** start **

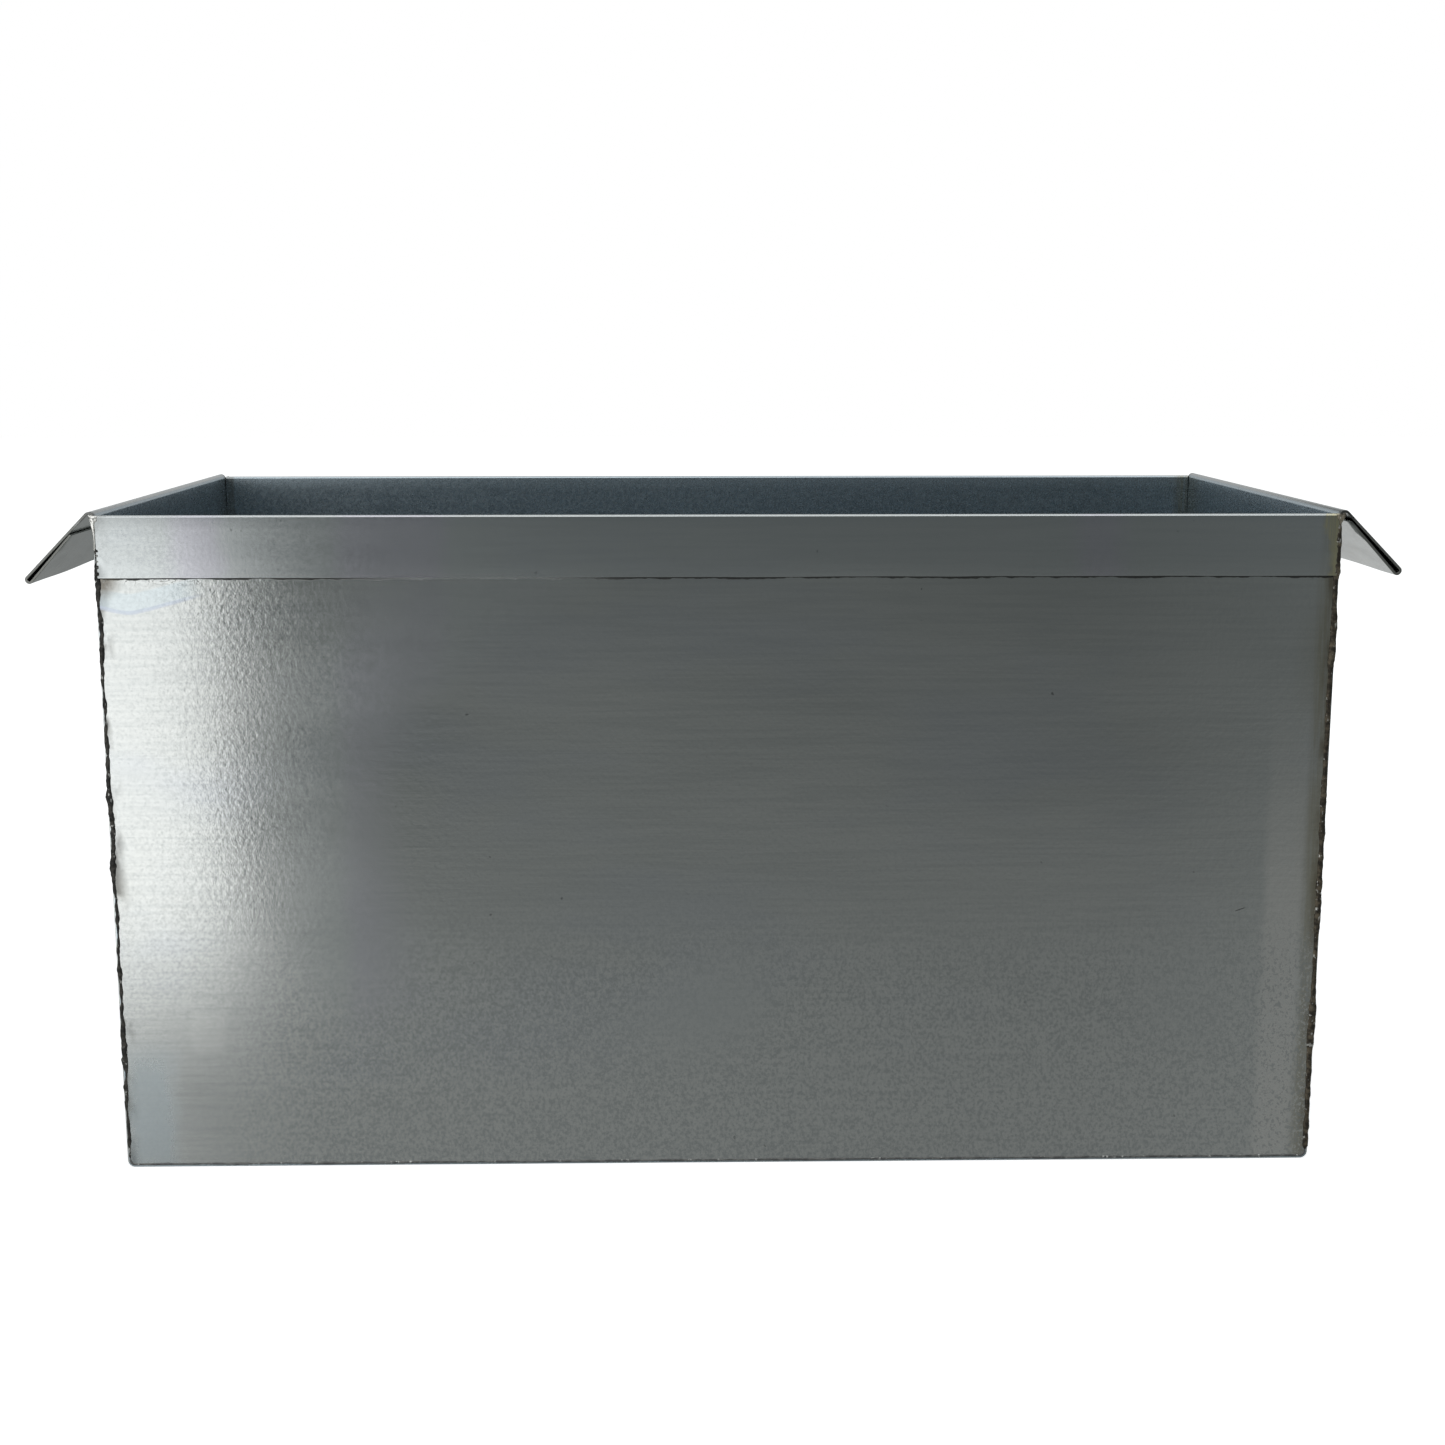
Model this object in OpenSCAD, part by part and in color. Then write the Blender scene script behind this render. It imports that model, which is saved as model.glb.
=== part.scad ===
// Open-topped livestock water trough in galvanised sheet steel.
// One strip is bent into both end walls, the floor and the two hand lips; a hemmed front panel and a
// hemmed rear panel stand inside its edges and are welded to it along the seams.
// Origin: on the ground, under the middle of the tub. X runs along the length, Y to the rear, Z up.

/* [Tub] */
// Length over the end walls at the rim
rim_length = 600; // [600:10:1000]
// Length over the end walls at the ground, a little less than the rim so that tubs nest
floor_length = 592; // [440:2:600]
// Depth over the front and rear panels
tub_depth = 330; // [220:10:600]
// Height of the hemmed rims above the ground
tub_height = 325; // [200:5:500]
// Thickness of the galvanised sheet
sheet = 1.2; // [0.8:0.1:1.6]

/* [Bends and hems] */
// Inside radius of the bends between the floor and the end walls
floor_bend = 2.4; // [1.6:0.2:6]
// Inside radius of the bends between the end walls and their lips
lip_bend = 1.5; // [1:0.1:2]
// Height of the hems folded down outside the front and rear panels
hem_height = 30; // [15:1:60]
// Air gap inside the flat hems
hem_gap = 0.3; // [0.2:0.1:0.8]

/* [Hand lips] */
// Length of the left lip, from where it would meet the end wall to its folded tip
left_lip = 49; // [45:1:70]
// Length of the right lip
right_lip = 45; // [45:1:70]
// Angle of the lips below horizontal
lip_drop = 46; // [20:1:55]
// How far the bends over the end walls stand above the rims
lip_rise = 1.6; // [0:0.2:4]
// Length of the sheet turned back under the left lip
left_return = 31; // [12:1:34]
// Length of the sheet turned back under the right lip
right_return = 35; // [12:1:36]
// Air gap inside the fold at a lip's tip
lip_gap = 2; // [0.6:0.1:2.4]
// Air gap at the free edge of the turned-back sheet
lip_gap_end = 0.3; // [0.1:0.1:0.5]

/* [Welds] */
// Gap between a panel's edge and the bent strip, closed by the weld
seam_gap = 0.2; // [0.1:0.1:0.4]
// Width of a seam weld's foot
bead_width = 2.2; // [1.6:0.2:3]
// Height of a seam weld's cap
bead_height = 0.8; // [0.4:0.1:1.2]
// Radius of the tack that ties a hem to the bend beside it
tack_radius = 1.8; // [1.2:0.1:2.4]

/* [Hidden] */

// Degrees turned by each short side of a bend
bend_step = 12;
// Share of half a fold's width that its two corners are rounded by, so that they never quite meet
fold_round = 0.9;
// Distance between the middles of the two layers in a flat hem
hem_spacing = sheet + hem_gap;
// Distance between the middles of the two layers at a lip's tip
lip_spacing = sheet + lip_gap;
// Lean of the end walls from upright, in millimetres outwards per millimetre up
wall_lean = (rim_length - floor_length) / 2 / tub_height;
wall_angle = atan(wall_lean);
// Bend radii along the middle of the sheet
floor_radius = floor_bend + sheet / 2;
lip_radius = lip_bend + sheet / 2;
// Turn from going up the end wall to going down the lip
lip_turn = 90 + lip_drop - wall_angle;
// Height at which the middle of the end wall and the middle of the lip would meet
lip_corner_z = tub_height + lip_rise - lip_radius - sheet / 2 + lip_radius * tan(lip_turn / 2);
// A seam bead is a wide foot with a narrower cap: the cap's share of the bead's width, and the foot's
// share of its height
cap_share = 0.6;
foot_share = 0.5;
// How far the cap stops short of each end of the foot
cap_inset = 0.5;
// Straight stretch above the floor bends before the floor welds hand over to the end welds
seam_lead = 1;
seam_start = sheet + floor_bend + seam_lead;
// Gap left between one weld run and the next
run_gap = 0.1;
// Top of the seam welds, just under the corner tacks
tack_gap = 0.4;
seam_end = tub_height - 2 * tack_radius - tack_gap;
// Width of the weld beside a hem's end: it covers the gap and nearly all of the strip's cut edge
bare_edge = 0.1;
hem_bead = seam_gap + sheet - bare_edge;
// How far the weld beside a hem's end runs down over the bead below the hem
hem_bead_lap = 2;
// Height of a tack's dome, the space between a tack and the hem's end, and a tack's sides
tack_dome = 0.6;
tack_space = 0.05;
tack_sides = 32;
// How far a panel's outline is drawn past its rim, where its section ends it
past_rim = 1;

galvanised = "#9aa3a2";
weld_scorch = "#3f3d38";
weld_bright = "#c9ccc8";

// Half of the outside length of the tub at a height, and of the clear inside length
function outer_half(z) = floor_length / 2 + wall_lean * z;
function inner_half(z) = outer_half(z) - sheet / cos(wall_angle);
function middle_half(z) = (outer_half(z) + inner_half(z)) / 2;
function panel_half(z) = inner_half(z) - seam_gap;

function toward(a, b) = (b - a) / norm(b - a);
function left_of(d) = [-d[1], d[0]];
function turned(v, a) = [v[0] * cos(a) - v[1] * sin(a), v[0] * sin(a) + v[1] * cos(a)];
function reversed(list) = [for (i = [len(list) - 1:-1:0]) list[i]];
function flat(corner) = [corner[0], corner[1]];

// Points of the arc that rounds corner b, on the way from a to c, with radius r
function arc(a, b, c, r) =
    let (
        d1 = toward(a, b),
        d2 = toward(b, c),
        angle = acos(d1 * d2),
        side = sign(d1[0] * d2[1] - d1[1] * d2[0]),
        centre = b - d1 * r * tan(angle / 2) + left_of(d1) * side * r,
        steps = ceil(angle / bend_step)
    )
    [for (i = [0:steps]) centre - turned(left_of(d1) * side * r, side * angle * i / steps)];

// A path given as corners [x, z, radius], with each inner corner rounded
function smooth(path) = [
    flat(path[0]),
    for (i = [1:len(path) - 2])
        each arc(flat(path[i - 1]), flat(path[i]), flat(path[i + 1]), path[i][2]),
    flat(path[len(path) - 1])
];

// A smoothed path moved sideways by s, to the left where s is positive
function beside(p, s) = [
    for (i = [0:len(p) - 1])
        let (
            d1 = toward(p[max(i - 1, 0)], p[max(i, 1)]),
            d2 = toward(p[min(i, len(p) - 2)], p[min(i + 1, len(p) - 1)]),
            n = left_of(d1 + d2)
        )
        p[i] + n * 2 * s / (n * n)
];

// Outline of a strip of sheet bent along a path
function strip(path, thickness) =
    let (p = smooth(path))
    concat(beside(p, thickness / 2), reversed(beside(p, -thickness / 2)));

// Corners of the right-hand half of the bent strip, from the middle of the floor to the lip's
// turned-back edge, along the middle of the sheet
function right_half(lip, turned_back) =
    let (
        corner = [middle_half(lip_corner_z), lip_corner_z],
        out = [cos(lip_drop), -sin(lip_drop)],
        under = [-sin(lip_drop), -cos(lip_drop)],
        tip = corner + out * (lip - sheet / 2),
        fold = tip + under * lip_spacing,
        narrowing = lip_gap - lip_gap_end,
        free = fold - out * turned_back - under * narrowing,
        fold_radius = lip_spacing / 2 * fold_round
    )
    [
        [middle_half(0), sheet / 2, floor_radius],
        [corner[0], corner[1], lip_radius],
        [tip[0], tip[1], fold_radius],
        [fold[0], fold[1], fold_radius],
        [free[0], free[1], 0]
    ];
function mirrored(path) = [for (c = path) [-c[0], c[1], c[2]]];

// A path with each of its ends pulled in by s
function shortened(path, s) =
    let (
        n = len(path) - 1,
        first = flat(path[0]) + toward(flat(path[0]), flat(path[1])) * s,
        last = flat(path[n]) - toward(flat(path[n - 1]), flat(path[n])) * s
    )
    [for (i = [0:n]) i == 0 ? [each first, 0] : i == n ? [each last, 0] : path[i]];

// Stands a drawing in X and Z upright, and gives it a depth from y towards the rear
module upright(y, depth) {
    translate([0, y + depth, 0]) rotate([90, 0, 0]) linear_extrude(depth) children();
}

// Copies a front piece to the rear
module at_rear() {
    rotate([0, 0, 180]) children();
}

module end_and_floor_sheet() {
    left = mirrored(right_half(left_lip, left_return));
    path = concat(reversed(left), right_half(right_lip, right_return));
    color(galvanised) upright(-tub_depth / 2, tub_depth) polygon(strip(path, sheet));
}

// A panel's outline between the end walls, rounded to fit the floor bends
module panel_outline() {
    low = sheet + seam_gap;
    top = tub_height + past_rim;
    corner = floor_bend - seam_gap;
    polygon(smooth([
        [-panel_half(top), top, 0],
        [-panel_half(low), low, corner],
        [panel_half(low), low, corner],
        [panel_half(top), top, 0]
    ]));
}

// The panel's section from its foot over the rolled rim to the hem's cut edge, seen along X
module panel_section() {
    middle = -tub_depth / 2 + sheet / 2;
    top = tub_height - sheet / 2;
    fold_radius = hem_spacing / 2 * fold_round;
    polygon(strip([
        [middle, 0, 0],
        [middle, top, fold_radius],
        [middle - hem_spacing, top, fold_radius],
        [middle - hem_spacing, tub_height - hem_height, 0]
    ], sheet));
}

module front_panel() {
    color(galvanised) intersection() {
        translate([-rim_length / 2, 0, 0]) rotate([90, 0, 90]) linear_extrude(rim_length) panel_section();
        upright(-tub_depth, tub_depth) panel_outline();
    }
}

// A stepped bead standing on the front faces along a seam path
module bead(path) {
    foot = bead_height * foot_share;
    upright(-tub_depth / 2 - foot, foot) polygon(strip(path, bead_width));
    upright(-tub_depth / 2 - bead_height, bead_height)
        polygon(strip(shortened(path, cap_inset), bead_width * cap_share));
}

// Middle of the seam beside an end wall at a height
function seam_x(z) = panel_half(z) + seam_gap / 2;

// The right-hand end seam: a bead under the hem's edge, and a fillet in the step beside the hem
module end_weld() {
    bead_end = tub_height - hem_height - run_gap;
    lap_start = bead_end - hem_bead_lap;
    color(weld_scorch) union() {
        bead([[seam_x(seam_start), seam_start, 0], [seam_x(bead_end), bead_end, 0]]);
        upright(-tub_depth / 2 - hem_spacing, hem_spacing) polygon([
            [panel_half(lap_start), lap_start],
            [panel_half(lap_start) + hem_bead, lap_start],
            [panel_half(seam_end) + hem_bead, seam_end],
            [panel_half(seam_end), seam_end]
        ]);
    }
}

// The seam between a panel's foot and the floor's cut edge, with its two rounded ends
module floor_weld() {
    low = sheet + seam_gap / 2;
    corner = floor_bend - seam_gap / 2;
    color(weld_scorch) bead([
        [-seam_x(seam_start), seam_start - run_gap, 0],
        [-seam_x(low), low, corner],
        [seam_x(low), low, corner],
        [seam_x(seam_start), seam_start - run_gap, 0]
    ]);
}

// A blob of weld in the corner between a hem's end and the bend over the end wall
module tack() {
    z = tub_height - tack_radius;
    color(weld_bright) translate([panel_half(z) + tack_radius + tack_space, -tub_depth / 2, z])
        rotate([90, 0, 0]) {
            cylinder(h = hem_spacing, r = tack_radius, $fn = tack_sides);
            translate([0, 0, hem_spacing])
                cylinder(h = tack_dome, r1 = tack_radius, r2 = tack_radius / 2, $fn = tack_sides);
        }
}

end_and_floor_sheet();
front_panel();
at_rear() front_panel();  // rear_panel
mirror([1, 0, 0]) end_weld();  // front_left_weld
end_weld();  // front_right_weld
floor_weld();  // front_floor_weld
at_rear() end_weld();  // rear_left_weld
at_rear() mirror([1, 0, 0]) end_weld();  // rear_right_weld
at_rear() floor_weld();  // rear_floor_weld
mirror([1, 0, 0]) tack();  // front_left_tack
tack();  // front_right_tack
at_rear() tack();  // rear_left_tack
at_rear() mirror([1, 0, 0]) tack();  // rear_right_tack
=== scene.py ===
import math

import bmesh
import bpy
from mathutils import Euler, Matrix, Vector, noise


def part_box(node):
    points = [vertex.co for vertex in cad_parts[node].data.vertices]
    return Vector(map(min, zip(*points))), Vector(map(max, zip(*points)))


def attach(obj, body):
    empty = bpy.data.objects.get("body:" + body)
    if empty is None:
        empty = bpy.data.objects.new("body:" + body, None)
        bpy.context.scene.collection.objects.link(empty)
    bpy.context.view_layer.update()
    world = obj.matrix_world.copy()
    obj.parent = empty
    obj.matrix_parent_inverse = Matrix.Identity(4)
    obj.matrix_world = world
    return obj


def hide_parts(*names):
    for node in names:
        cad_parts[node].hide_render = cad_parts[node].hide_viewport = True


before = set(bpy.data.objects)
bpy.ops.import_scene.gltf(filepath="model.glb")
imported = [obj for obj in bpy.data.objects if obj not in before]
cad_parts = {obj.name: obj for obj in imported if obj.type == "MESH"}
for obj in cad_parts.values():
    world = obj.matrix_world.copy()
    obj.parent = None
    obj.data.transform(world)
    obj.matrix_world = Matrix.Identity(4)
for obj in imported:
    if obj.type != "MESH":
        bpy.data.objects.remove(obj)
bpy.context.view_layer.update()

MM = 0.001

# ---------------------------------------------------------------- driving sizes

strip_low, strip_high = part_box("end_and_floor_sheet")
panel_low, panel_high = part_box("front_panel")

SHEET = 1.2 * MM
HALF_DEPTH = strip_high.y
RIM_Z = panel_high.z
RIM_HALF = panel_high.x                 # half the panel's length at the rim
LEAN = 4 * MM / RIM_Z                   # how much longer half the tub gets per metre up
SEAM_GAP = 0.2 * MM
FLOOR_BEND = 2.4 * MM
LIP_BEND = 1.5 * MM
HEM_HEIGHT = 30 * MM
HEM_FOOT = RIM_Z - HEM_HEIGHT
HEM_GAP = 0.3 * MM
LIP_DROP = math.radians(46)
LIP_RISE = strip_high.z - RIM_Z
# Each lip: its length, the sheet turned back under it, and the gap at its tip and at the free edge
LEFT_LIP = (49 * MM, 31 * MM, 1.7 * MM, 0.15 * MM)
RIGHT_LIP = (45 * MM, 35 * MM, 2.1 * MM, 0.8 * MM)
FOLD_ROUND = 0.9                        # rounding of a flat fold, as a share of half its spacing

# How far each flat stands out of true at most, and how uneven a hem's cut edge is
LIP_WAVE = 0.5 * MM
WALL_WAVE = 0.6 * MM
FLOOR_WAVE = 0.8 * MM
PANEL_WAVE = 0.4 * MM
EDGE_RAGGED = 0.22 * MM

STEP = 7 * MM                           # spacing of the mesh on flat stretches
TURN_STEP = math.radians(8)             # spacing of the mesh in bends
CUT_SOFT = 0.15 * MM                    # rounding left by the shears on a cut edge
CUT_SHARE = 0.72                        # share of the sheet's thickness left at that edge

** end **

### Goal of the exercise
Print, without alteration, the lines from the line with "end_and_floor_sheet();" to the line with "obj.parent = None". Include both of them, and omit every other line.

### Output of the exercise
end_and_floor_sheet();
front_panel();
at_rear() front_panel();  // rear_panel
mirror([1, 0, 0]) end_weld();  // front_left_weld
end_weld();  // front_right_weld
floor_weld();  // front_floor_weld
at_rear() end_weld();  // rear_left_weld
at_rear() mirror([1, 0, 0]) end_weld();  // rear_right_weld
at_rear() floor_weld();  // rear_floor_weld
mirror([1, 0, 0]) tack();  // front_left_tack
tack();  // front_right_tack
at_rear() tack();  // rear_left_tack
at_rear() mirror([1, 0, 0]) tack();  // rear_right_tack
=== scene.py ===
import math

import bmesh
import bpy
from mathutils import Euler, Matrix, Vector, noise


def part_box(node):
    points = [vertex.co for vertex in cad_parts[node].data.vertices]
    return Vector(map(min, zip(*points))), Vector(map(max, zip(*points)))


def attach(obj, body):
    empty = bpy.data.objects.get("body:" + body)
    if empty is None:
        empty = bpy.data.objects.new("body:" + body, None)
        bpy.context.scene.collection.objects.link(empty)
    bpy.context.view_layer.update()
    world = obj.matrix_world.copy()
    obj.parent = empty
    obj.matrix_parent_inverse = Matrix.Identity(4)
    obj.matrix_world = world
    return obj


def hide_parts(*names):
    for node in names:
        cad_parts[node].hide_render = cad_parts[node].hide_viewport = True


before = set(bpy.data.objects)
bpy.ops.import_scene.gltf(filepath="model.glb")
imported = [obj for obj in bpy.data.objects if obj not in before]
cad_parts = {obj.name: obj for obj in imported if obj.type == "MESH"}
for obj in cad_parts.values():
    world = obj.matrix_world.copy()
    obj.parent = None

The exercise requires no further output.